I read dense Russian novels for reasons that aren't entirely about the literature. I throw kettlebells around for reasons that aren't entirely about my health. I competed in sport not necessarily to win but to do something so well that people noticed. And I stood in my father-in-law's kitchen on a Thursday night making a sauce that nobody asked for, that took twenty-five minutes, that the ice cream didn't need — and felt, when the silence broke and the praise came in, awkward about receiving what I'd been hoping to receive.
I love to feed people, love to watch someone eat something good, love the table full of people who didn't expect to be this well looked after. And I also love to be the reason for it. There's a deeply rooted part of me that wants to do impressive things in order to be thought of as impressive.
CS Lewis described real humility as a man who designs the best cathedral in the world, knows it to be the best, and rejoices in it no more and no less than if someone else had built it. The pleasure belongs to the cathedral, not to the architect.
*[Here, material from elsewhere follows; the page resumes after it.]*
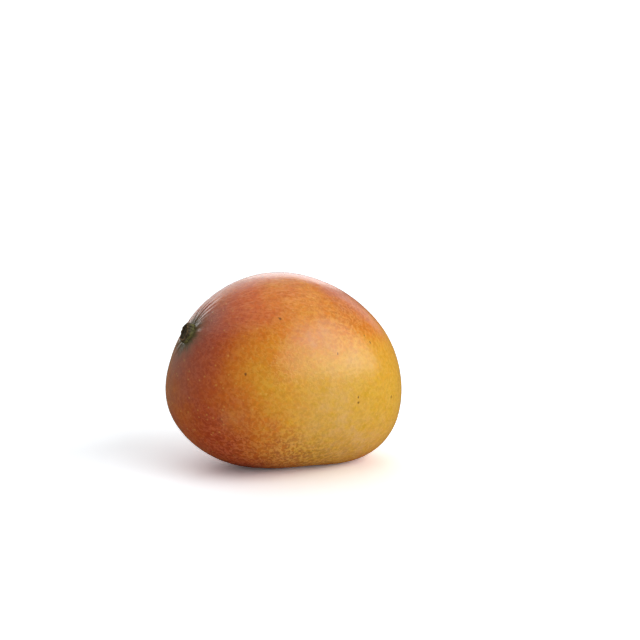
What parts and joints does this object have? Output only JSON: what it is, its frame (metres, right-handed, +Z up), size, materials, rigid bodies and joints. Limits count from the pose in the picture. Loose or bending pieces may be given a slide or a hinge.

The ego still stirs. It always will. But love and pride fuelling the same engine isn't something I want to root out. The gastrique exists because of both, and it's real, and my mother-in-law is still talking about it. The goal isn't to stop making the gastrique. It's to make it as well as I can, know that it's good, and not hang my hat on being the reason why.
Next Thursday it'll be pumpkin pie. Thursday morning the kids will drag their chairs to the bench and stand beside me, small hands squeezing big chunks of butter into flour.
Thursday evening I'll bring it out.
I'll tell everyone "the boys made the pastry."
I don't know if that's genuine, or just a more sophisticated kind of performance.